À l’école, on apprend vite à progresser, non par le biais de la collectivité mais plutôt au niveau individuel. Parce qu’à aucun moment l’enfant ne remettra en question ce qu’il apprend, la collectivité permet et encourage le questionnement de soi et du rapport à l’autre. L’entraide est très importante dans le progrès, elle apporte vitesse, richesse, performance et qualité, sans empêcher le développement de sa personne et de son individualité. On se construit grâce aux autres et ainsi avance-t-on. Aussi ai-je la conviction que la politique hacker peut être entièrement réutilisée à des fins de développement social, personnel et créatif. Cette mentalité aura certainement un autre nom dans les années à venir. Elle saura se répandre et s’enrichir, entraînant derrière elle des succès et des améliorations concrètes. C’est une énergie positive et productive qu’il faut exploiter car une société qui avance est une société qui innove. Il est temps de remettre en question notre mode d’enseignement et d’apprentissage car, trop souvent, faire croire à quelqu’un qu’il n’est bon à rien, tout en l’empêchant de s’exprimer dans son domaine de prédilection, revient à gâcher des chances d’évolutions personnelles et sociales.

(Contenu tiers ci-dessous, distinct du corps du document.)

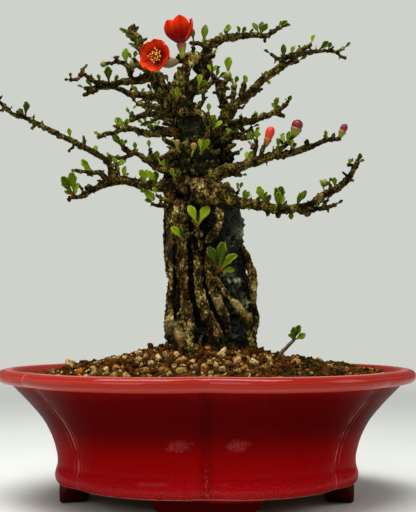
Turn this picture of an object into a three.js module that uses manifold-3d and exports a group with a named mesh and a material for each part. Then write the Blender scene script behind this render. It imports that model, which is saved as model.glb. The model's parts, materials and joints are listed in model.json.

En conclusion, oublions l’image négative des hackers et apprenons à utiliser intelligemment leur manière de penser. C’est certainement là que se trouvent de nombreuses solutions. Aussi bien dans le social qu’en politique, l’économie, l’humanitaire, l’éducation, la santé, le progrès technique et technologique, le design, l’art, les sciences, le développement durable, l’énergie, etc. La culture partagée est essentielle à notre évolution, elle en est le moteur. Et nous sommes les seuls à pouvoir l’alimenter.